#### Task to complete:
Take the lines from the beginning of the data below through the line holding "sizes are millimetres." and return exactly those.

══════════

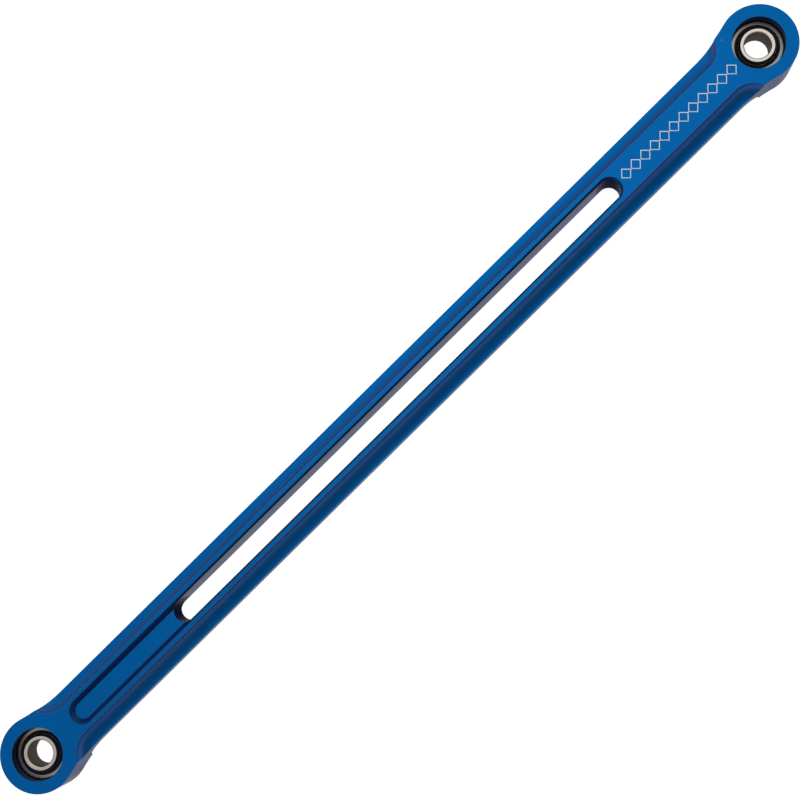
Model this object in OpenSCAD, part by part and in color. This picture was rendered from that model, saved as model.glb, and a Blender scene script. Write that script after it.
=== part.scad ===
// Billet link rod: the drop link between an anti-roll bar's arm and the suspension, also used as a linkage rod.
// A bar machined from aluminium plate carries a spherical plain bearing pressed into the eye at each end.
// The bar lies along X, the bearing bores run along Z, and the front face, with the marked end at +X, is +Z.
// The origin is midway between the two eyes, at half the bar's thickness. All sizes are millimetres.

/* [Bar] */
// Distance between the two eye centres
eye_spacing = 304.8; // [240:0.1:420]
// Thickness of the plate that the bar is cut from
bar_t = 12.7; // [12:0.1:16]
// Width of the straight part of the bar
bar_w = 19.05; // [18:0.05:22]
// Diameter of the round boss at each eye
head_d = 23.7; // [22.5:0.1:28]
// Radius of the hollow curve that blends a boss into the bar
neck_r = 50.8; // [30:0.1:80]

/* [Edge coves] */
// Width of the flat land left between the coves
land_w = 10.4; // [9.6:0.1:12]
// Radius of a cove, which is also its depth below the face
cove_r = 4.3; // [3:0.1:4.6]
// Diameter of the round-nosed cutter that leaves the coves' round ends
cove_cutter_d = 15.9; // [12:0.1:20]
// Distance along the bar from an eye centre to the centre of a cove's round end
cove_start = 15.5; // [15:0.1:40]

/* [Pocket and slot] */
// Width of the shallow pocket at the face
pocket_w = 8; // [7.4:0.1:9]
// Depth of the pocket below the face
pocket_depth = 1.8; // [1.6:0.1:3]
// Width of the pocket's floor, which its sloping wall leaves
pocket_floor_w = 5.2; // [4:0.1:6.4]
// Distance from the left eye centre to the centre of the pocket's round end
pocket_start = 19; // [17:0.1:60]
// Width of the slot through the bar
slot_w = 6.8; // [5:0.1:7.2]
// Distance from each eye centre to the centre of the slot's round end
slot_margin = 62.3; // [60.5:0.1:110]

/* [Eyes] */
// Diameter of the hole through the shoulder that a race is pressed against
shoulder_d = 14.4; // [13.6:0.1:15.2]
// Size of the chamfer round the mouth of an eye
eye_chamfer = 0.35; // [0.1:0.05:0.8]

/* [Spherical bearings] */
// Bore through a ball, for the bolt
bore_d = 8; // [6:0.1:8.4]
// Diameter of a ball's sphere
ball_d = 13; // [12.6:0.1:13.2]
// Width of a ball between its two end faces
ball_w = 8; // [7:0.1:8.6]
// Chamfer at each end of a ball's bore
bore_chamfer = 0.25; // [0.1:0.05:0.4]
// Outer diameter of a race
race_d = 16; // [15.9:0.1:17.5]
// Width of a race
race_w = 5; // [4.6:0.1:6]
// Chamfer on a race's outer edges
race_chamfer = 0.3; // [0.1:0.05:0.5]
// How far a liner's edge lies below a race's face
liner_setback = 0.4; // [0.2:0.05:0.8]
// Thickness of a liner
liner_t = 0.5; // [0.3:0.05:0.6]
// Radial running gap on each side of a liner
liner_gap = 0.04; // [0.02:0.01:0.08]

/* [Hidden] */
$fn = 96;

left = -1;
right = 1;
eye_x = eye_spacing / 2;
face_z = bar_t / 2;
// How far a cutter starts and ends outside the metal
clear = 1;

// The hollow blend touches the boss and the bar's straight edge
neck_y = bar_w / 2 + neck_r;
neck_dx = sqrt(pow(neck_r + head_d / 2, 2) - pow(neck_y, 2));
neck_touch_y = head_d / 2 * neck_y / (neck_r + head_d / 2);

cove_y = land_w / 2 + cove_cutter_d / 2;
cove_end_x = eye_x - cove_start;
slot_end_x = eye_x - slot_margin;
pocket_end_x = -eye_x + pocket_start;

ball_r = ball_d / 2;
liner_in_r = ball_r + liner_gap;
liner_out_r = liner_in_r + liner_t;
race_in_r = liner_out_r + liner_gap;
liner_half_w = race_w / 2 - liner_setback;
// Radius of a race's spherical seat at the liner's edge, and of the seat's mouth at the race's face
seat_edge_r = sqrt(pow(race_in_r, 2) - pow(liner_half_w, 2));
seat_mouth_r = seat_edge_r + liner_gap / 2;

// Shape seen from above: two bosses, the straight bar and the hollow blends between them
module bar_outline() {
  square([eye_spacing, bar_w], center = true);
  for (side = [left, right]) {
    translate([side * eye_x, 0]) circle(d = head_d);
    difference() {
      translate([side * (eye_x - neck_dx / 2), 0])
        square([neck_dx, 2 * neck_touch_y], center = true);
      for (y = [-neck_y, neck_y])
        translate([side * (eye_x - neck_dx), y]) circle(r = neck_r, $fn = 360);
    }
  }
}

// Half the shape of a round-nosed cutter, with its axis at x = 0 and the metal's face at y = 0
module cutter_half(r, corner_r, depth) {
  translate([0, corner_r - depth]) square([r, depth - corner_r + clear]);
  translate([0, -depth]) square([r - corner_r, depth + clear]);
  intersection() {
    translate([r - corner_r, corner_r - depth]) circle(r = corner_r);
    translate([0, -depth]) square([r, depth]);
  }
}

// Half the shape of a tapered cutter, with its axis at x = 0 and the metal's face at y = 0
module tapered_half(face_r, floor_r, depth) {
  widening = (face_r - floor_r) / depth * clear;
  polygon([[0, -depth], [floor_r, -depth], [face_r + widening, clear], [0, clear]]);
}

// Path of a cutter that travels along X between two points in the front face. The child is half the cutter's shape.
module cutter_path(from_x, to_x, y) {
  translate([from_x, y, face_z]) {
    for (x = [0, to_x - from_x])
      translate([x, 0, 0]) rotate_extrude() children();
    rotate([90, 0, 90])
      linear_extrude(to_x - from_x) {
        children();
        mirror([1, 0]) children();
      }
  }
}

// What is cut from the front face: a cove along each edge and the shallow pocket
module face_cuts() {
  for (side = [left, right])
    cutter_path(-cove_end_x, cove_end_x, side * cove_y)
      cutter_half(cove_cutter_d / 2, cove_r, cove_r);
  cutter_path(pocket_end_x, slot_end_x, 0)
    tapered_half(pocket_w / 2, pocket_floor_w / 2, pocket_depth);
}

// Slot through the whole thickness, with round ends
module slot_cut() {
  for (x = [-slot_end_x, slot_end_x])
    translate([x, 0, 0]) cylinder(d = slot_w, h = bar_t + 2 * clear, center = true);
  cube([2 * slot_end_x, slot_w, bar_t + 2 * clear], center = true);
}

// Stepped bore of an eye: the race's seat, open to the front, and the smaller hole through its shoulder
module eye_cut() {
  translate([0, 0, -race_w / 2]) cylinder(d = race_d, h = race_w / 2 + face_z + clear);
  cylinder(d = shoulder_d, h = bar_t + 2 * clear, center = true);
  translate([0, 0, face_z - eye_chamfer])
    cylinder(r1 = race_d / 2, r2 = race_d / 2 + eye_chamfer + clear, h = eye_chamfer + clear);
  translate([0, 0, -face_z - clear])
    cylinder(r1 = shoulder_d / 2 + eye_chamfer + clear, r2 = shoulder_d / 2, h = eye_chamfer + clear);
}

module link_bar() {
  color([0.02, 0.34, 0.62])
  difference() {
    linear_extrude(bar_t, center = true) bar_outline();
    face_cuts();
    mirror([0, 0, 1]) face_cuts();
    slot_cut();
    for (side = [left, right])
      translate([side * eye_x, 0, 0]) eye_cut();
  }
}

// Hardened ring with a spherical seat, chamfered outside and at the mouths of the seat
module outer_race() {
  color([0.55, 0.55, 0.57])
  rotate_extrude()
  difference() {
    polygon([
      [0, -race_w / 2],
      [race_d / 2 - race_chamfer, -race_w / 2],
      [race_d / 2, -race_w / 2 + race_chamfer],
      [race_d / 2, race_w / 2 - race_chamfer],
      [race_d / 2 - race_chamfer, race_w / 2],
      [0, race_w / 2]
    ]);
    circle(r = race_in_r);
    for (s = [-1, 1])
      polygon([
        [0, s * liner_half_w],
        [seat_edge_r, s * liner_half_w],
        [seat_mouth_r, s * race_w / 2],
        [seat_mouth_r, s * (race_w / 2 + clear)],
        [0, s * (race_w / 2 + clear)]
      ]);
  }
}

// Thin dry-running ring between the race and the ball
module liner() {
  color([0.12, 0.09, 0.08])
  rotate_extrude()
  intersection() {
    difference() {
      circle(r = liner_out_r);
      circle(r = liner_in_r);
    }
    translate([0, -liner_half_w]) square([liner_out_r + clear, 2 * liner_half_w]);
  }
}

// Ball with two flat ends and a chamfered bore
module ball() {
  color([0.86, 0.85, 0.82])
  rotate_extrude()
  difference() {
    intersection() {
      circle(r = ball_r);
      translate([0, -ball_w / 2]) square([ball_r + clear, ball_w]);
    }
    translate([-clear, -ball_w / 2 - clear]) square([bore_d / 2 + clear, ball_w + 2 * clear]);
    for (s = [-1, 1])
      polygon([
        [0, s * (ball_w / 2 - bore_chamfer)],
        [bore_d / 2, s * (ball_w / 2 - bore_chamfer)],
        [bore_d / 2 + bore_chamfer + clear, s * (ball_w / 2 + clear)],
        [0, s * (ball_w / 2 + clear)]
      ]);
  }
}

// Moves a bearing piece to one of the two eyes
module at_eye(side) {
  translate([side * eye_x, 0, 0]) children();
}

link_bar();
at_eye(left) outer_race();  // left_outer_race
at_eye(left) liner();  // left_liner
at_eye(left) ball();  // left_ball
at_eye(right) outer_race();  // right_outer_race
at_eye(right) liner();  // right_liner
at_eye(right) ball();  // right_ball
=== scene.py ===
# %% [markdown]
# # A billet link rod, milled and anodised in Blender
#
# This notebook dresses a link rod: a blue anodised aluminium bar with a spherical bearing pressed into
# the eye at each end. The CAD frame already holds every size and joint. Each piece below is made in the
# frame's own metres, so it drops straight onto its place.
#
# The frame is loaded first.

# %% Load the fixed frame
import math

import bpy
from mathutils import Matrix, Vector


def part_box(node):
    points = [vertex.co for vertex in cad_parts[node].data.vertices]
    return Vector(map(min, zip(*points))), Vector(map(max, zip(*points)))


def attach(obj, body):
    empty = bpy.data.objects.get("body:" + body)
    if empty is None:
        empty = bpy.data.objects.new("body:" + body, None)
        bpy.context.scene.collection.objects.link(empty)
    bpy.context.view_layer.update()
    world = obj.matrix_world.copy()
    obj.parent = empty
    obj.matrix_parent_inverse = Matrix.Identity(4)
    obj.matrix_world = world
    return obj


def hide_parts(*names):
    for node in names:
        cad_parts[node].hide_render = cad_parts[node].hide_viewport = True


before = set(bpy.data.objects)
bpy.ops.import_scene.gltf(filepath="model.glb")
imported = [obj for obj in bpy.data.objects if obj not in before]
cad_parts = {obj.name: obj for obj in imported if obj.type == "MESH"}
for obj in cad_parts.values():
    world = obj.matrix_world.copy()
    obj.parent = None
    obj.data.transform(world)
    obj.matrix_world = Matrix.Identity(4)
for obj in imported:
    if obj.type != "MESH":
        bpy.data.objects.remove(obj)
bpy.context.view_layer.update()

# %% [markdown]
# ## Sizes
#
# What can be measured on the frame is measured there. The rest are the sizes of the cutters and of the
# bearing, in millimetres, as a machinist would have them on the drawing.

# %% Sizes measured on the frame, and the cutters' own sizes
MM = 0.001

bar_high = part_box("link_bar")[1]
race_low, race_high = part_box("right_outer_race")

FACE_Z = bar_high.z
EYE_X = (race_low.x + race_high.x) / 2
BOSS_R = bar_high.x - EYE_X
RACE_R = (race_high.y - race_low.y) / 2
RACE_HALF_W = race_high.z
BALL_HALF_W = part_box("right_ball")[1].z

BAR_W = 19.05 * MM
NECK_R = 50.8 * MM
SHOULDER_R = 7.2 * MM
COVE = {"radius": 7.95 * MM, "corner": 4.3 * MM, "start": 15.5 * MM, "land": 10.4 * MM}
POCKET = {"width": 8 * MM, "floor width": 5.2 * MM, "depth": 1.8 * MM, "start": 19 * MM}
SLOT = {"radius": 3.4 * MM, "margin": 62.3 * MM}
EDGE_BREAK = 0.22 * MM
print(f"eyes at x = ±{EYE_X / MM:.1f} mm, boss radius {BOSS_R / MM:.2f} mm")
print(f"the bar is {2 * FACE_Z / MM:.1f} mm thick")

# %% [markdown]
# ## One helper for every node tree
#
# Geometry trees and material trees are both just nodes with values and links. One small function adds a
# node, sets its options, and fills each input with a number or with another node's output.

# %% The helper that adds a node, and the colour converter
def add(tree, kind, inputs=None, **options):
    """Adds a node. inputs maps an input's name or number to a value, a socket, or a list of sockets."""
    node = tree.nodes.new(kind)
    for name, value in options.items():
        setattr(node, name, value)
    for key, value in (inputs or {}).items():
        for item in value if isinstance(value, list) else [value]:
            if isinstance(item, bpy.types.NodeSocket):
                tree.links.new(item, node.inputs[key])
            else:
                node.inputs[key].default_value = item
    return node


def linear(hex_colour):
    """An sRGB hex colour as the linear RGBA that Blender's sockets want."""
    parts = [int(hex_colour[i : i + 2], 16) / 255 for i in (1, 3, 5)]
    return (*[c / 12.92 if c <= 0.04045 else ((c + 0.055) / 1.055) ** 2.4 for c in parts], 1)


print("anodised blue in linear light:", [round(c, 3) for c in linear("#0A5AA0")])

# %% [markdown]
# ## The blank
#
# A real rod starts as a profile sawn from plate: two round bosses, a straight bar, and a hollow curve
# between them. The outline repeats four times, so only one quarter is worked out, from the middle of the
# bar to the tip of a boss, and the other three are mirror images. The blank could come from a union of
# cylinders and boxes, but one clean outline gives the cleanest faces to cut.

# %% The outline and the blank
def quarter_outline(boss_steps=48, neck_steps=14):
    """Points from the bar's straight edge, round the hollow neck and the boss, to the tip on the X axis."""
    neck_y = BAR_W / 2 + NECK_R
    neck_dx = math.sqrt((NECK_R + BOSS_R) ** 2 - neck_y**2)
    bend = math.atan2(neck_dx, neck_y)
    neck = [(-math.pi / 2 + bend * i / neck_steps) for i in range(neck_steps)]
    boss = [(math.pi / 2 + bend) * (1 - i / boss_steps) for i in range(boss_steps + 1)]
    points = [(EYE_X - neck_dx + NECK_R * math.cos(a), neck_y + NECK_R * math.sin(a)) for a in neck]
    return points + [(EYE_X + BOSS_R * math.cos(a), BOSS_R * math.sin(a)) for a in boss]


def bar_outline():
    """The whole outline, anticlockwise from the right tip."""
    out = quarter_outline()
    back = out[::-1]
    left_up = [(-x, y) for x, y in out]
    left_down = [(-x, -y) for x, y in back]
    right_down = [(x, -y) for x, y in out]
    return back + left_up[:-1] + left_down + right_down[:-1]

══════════

#### Output of the exercise:
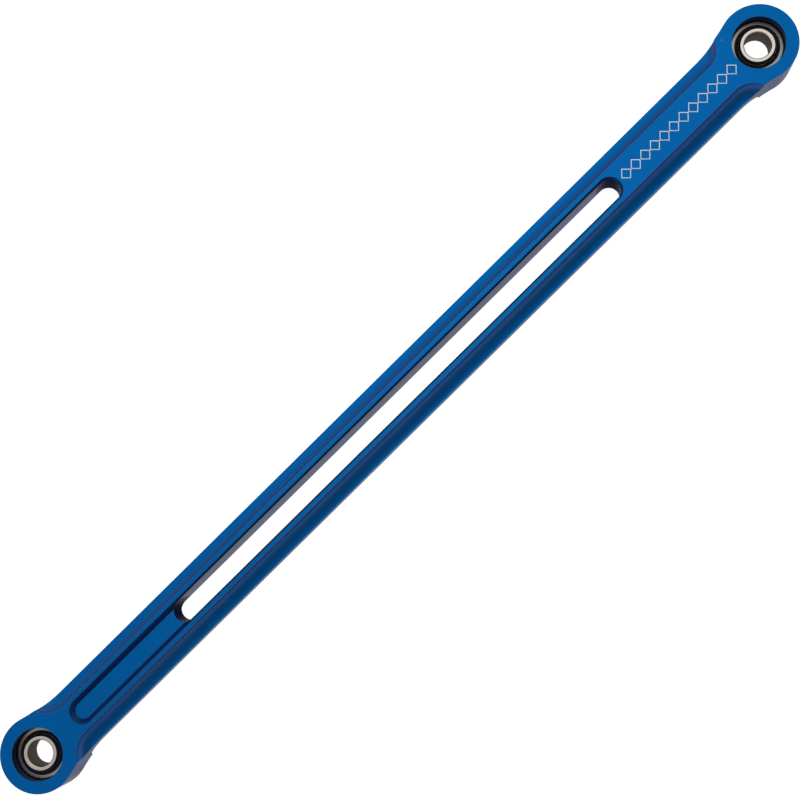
Model this object in OpenSCAD, part by part and in color. This picture was rendered from that model, saved as model.glb, and a Blender scene script. Write that script after it.
=== part.scad ===
// Billet link rod: the drop link between an anti-roll bar's arm and the suspension, also used as a linkage rod.
// A bar machined from aluminium plate carries a spherical plain bearing pressed into the eye at each end.
// The bar lies along X, the bearing bores run along Z, and the front face, with the marked end at +X, is +Z.
// The origin is midway between the two eyes, at half the bar's thickness. All sizes are millimetres.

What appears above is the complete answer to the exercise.